Handling criticism
Its quite a while since someone called me to share some guidance or speak a rebuke into my life, but in the last four weeks, I have had it happen three times. Each time, I have weighed it seriously and prayed hard about the words spoken. Bells of truth have sometimes rung. At other times I have sensed the unmistakable whiff of self-motive, insecurity or another less paletable emotion hiding in the words.
But how did I feel the second that ‘correction’ was being delivered? Hurt, that’s what. Hurt that someone would want to ‘damage’ me by delivering harsh words or corrections. None of us seek discipline. But we know – to the cost of society as a whole – that lack of discipline and the absence of helpful boundaries leads to carnage in our schools, on our streets and unwittingly filters into the church. Frankly, we need it boys and girls. It makes us a good deal nicer.
I have learnt two things when handling correction:
1. To thank the person for their words. (Even if I am binding them in Jesus’ name in my head!) Most of the time Christian people mean well. They do want to bless you, by ‘speaking the truth in love’ – something that can feel like saying anything they darn well choose! Allow their words to wash over you and pray that anything of Father sticks.
2. To weigh their words for a clear 24 hours before ‘retaliating’ in any way (harder if the person is standing in front of you.) In such situations, I have learnt that my first reaction is rarely my wisest one. If I am not careful I can speak out of hurt, ‘hear’ things negatively and struggle to remember the good things spoken over me. Its not until I dwell on it afterwards that the conversation or email can take on a different slant.
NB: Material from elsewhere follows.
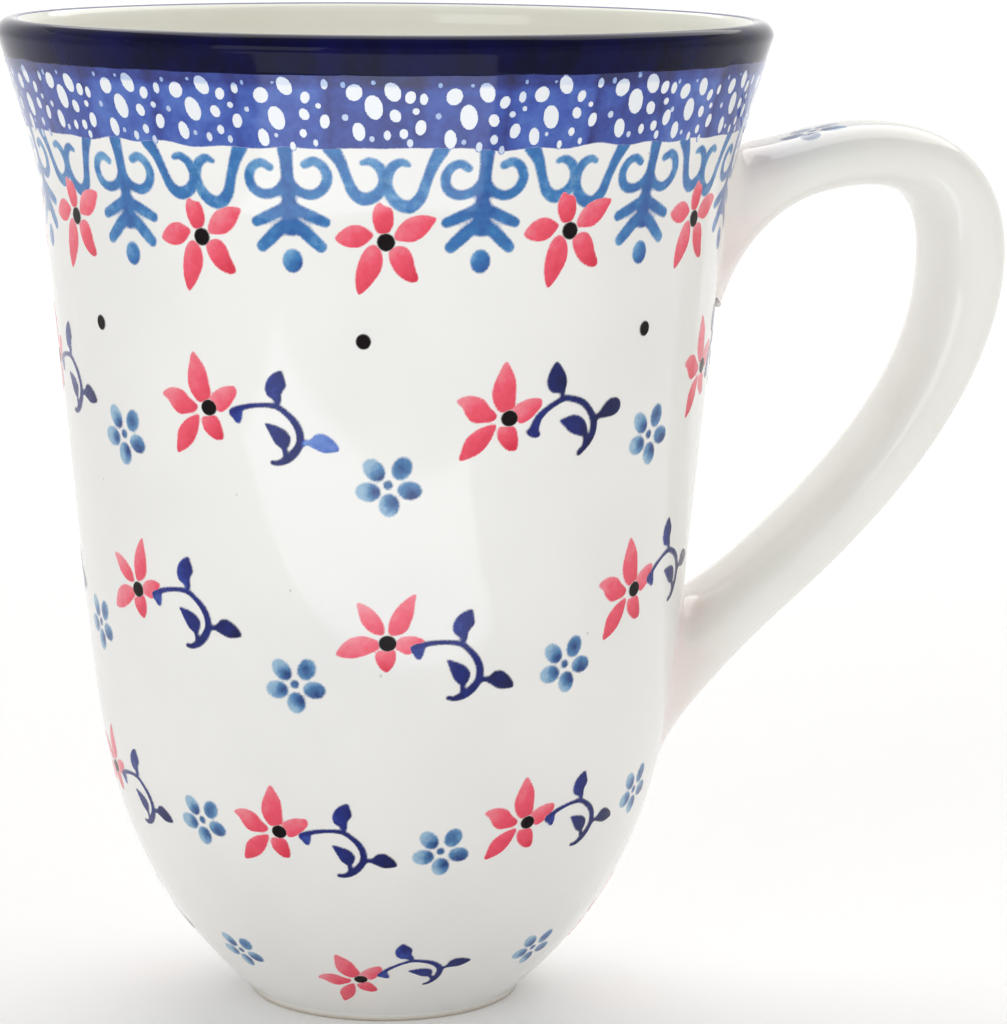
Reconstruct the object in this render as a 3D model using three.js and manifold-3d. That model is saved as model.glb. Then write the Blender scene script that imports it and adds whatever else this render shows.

One of my dear friends is a guitarist in many different bands and travels all over the place with various musicians. He regularly has all sorts of bags, boxes and instruments in the back of his car. In transit, there is what he describes as ‘a settling’ as all of those things find their place in the boot. This is what we need to be like when faced with difficult words. We need to keep travelling and allow those words to settle somewhere, before moving on.
Today’s conversation which started off with the worrying phrase ‘I’m not telling you off but…’ followed by a telling off…left me feeling rather belittled and bewildered. Not to mention bally cross. But, as I have dwelt on it some more I have felt Father shine a search light over the words. I have sensed ‘the settling’ take place and found what He was saying through the muddle. I bear the person concerned no ill will – nor do I feel bound to whisper their name to others. Its over and done with. I have heard what Father designed me to hear and I can move forward.
I think that does the enemy’s head in. What he would like is for me to get all uppity and refuse to work with this person again. He would like it to be something used for disunity and to undermine the plans of God. Nothing delights me more than thwarting his ploys.
Maybe you are in the throes of something similar where someone has maligned you or what you stand for. Maybe their criticisms are of those you care about (how hard is THAT to bear?)
Jesus was regularly faced with critical words. His approach was rarely to answer back like-for-like. He was often able to answer with a question, or a word of scripture or even, at times to remain silent.
You have a choice about how you handle or mishandle what has been and is communicated to you. What are you going to do with that today?